The DOT Air Carrier Fitness Division reviews the application. Interested individuals have an opportunity to file comments with the department to show cause why the department should or should not adopt its proposed fitness determination and award a certificate. If no substantive objections are given, the DOT awards the applicant a certificate. The certificate may have limitations attached to it as to the type of service or the number and type of aircraft which may be used. If the application is to provide service to a foreign location, the final decision to grant or deny authority is with the president of the United States.

Operating certification

Technical regulation is the responsibility of the Federal Aviation Administration. They issue Operating Certificates and Operations Specifications.

FAR Part 119 defines the certification rules and identifies the operating rules through a set of applicability statements. Don't be confused by these. They simply define the criteria and the rules for a given type of activity. It is possible for a certificate holder to operate under more than one group of rules. The type of operations to be conducted, the areas of operation, type of airplanes operated, passenger seating capacity, and flight frequency determines the applicable operating rules. Air carrier operating certificates define the rules under which a certificate holder will operate. Operating rules include Domestic, Flag, Supplemental (FAR 121), Commuter, and On Demand Commercial (FAR 135).

Just like certifying an airplane, an applicant for an operating certificate must demonstrate conformity to the regulations under which he is to be certificated, for example FAR Part 121. This is an extremely detailed, costly, time-consuming project involving an explicit statement showing how the applicant conforms to each regulation. Further, he must show he has the right people, facilities, tooling, administrative systems, quality system, record systems and training programs. There is a requirement for a manual that must embody all of the details of policy, procedures and methods to be used for the maintenance of the aircraft.

After showing conformity to the regulations and producing the required manual(s), a series of demonstrations and tests must be completed. An evacuation demonstration must be conducted proving that the airplane occupants may exit the airplane in 90 seconds or less. If extended overwater operations are to be conducted, a ditching demonstration proving the operator's procedures must be conducted. Finally, the applicant must demonstrate his ability to operate and maintain the aircraft using his policy and procedures. This consists of satisfactorily conducting a series of proving flights over the routes and into the airports for which the applicant will be certificated. Fifty to 100 hours of proving flights must be conducted. When all of this work has been successfully completed the operations specifications will be issued.

Operations specifications

The third element of certification is the issuance of operations specifications. Until the early '50s, an operating certificate contained specific limitations on the conduct of operations.
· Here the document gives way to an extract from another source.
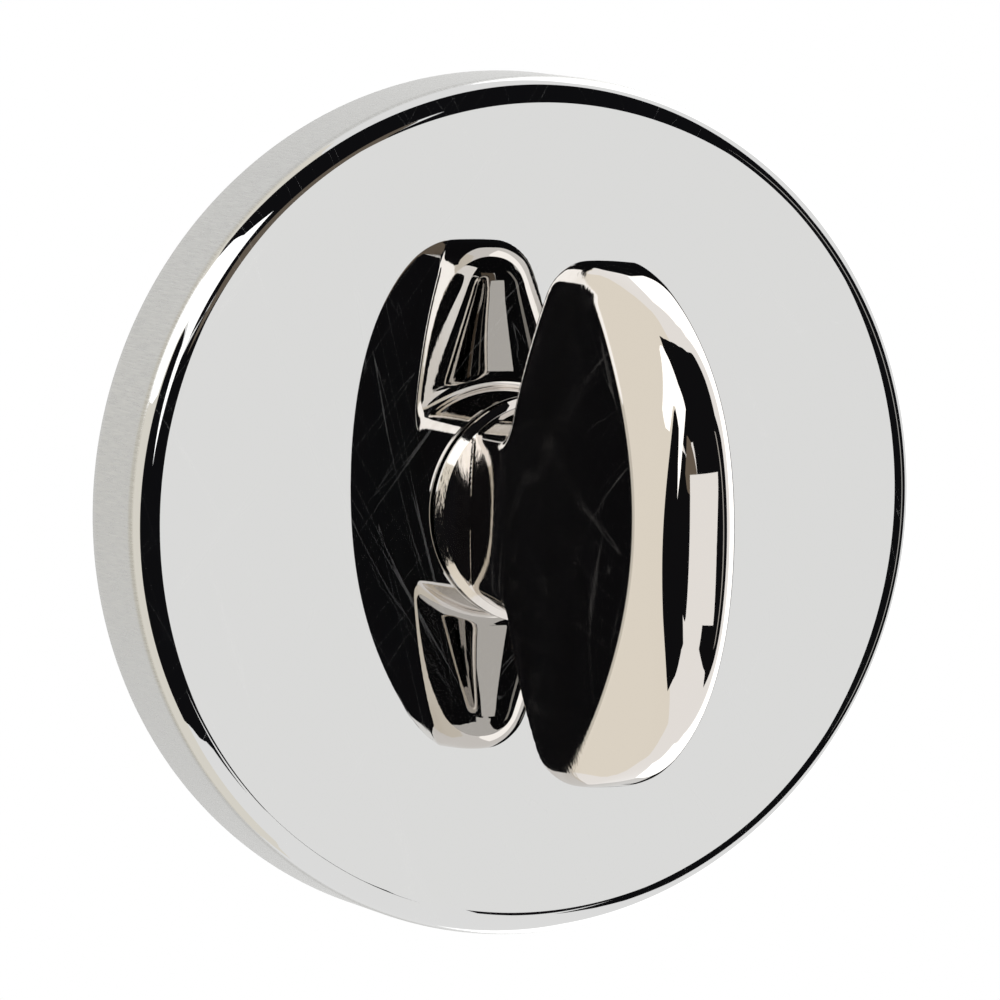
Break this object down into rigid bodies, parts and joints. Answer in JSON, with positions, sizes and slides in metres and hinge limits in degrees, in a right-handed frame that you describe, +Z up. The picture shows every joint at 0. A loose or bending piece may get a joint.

These limitations, now separate from the certificate for easier administration and control, are known as the operations specifications. The reason for them is quite simple. It is impractical to develop regulations that fit every conceivable environment, route and area of operations, operator experience and capability, maintenance facilities, and organizational structure. It is much more practical to customize the operating rules intent to a specific operator.

Operations specifications carry the full weight of regulation. They are not considered a part of the Operating Certificate, but you may not conduct operations without them. In practice, the operations specifications are what makes you an airline.

They define the way the airline will conduct its flight and maintenance operations, defining specific requirements and limitations. One of the most interesting items on the list is the ability for the FAA to require "Whatever the Administrator Wants" to the Operations Specifications contents. It is an interesting item when you think about it. What this means is that the Op Specs are a living document - as an air carrier's operation changes, the operations specifications will be amended accordingly. Operations specifications are divided into six parts. Part D outlines the maintenance program authorizations and limits including the following topics:

• Check, inspection, and overhaul time limits

• Use of an MEL

• Reliability program authorization

• Short term escalation authorization

• Maintenance contractual agreements

• Leased aircraft maintenance program

• Parts pool agreements

• Parts borrowing

• Special flight permit with continuing authorizations

• List of aircraft operated

• Approved aircraft inspection program

• Additional maintenance requirements.

These are the areas that you, being involved in maintenance, need to be familiar with.

Get to know them well, your airline will depend on it.